▸ **Aim**: All of the data below should be written out exactly.

▸ **Source data**:
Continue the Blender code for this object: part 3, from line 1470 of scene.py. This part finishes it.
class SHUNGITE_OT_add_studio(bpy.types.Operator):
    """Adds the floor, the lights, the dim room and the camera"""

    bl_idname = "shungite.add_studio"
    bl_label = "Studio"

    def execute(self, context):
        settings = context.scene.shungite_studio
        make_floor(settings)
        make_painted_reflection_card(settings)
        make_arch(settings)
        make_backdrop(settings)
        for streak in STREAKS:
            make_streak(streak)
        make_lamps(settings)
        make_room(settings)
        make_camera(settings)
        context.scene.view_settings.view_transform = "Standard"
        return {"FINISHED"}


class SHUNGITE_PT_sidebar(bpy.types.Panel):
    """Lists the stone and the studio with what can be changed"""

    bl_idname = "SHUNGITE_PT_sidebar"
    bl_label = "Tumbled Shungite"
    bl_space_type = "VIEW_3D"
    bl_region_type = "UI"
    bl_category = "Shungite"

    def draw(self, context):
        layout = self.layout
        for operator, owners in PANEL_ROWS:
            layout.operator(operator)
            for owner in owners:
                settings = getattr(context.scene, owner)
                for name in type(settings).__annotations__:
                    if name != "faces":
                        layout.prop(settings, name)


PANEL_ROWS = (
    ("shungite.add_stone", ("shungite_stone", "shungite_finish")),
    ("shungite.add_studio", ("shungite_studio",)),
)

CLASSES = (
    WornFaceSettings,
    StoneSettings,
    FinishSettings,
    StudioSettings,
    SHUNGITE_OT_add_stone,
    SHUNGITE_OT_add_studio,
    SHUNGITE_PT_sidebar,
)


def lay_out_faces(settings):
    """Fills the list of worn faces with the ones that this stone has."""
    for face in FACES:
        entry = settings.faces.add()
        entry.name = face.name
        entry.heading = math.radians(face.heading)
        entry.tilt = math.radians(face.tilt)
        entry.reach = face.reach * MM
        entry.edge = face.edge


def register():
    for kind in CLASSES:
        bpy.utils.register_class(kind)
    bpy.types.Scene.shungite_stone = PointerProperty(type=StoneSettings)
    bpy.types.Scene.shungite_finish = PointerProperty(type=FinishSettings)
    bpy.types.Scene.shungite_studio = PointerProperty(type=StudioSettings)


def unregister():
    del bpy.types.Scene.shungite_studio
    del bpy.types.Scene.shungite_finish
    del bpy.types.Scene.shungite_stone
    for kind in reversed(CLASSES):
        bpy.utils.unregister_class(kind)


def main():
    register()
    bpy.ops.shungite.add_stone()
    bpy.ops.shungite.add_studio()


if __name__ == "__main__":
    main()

▸ **Written reply**:
Continue the Blender code for this object: part 3, from line 1470 of scene.py. This part finishes it.
class SHUNGITE_OT_add_studio(bpy.types.Operator):
    """Adds the floor, the lights, the dim room and the camera"""

    bl_idname = "shungite.add_studio"
    bl_label = "Studio"

    def execute(self, context):
        settings = context.scene.shungite_studio
        make_floor(settings)
        make_painted_reflection_card(settings)
        make_arch(settings)
        make_backdrop(settings)
        for streak in STREAKS:
            make_streak(streak)
        make_lamps(settings)
        make_room(settings)
        make_camera(settings)
        context.scene.view_settings.view_transform = "Standard"
        return {"FINISHED"}


class SHUNGITE_PT_sidebar(bpy.types.Panel):
    """Lists the stone and the studio with what can be changed"""

    bl_idname = "SHUNGITE_PT_sidebar"
    bl_label = "Tumbled Shungite"
    bl_space_type = "VIEW_3D"
    bl_region_type = "UI"
    bl_category = "Shungite"

    def draw(self, context):
        layout = self.layout
        for operator, owners in PANEL_ROWS:
            layout.operator(operator)
            for owner in owners:
                settings = getattr(context.scene, owner)
                for name in type(settings).__annotations__:
                    if name != "faces":
                        layout.prop(settings, name)


PANEL_ROWS = (
    ("shungite.add_stone", ("shungite_stone", "shungite_finish")),
    ("shungite.add_studio", ("shungite_studio",)),
)

CLASSES = (
    WornFaceSettings,
    StoneSettings,
    FinishSettings,
    StudioSettings,
    SHUNGITE_OT_add_stone,
    SHUNGITE_OT_add_studio,
    SHUNGITE_PT_sidebar,
)


def lay_out_faces(settings):
    """Fills the list of worn faces with the ones that this stone has."""
    for face in FACES:
        entry = settings.faces.add()
        entry.name = face.name
        entry.heading = math.radians(face.heading)
        entry.tilt = math.radians(face.tilt)
        entry.reach = face.reach * MM
        entry.edge = face.edge


def register():
    for kind in CLASSES:
        bpy.utils.register_class(kind)
    bpy.types.Scene.shungite_stone = PointerProperty(type=StoneSettings)
    bpy.types.Scene.shungite_finish = PointerProperty(type=FinishSettings)
    bpy.types.Scene.shungite_studio = PointerProperty(type=StudioSettings)


def unregister():
    del bpy.types.Scene.shungite_studio
    del bpy.types.Scene.shungite_finish
    del bpy.types.Scene.shungite_stone
    for kind in reversed(CLASSES):
        bpy.utils.unregister_class(kind)


def main():
    register()
    bpy.ops.shungite.add_stone()
    bpy.ops.shungite.add_studio()


if __name__ == "__main__":
    main()